More evidence needed
Paul Millus, an attorney in the New York office of Meyer, Suozzi, English & Klein, P.C, says that while Shazor's case may have survived judgment without a trial, proving racial discrimination actually occurred will be much tougher.
'To prove any type of discrimination, an employee has to prove four things: that the employee is a member of a protected class; that the employee is qualified for the position (they don't have to be great at it, just qualified); that the employee suffered an adverse employment action; and that the adverse action was accompanied by an inference of discrimination.'
'Generally, people establish the first three things fairly quickly. It's the fourth thing that you have to be able to prove and that's much harder.
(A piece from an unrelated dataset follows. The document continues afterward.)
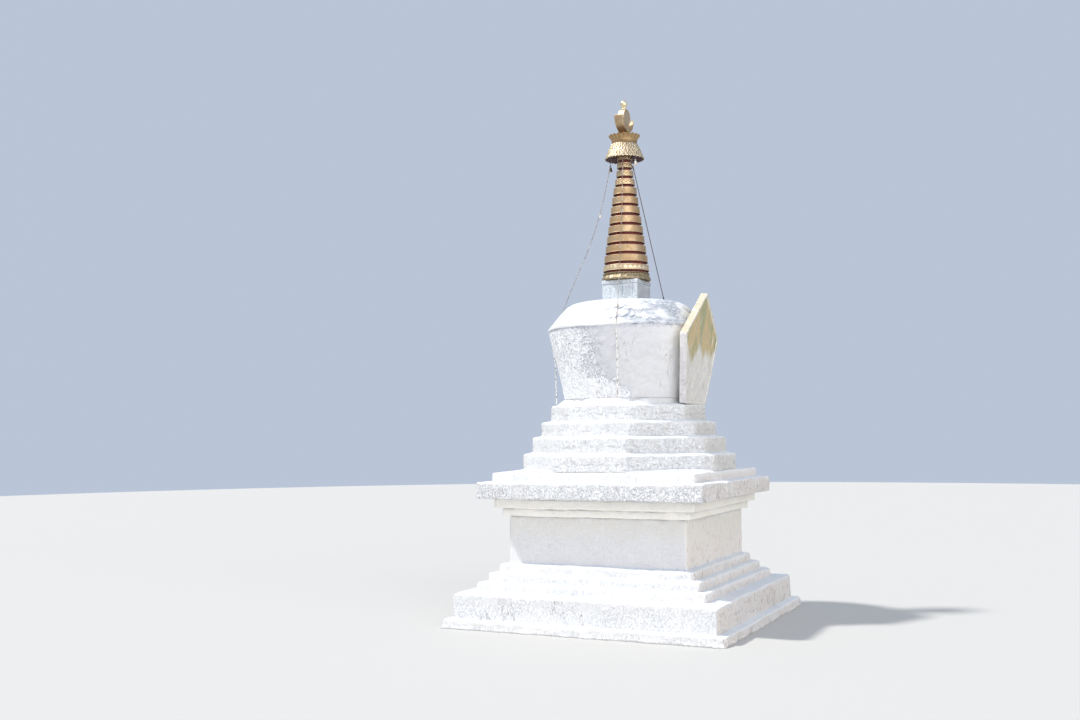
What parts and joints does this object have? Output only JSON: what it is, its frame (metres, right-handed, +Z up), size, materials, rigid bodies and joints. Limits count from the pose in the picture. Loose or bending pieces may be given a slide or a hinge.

It helps plaintiffs case[s] if they can show they were replaced by someone in a different class, but it's not enough if they can't show that there was discriminatory animus behind their firing,' Millus says. ''Whether there is an additional aspect that supports a discrimination claim will be determined based on the totality of circumstances, rather than just on who their replacement was.'
Same category replacements
Employers should not think they are off the hook if the replacement employee does fall into the same category as the terminated worker. 'Having lots of African-American employees doesn't mean that you aren't discriminating against any one individual. If the employee has nothing to offer to support their claim beyond the fact that are a member of a protected class and they were fired, showing that you replaced them with another member of that class can help put an end to the claim. But if they have other evidence, it won't help you,' Millus warns.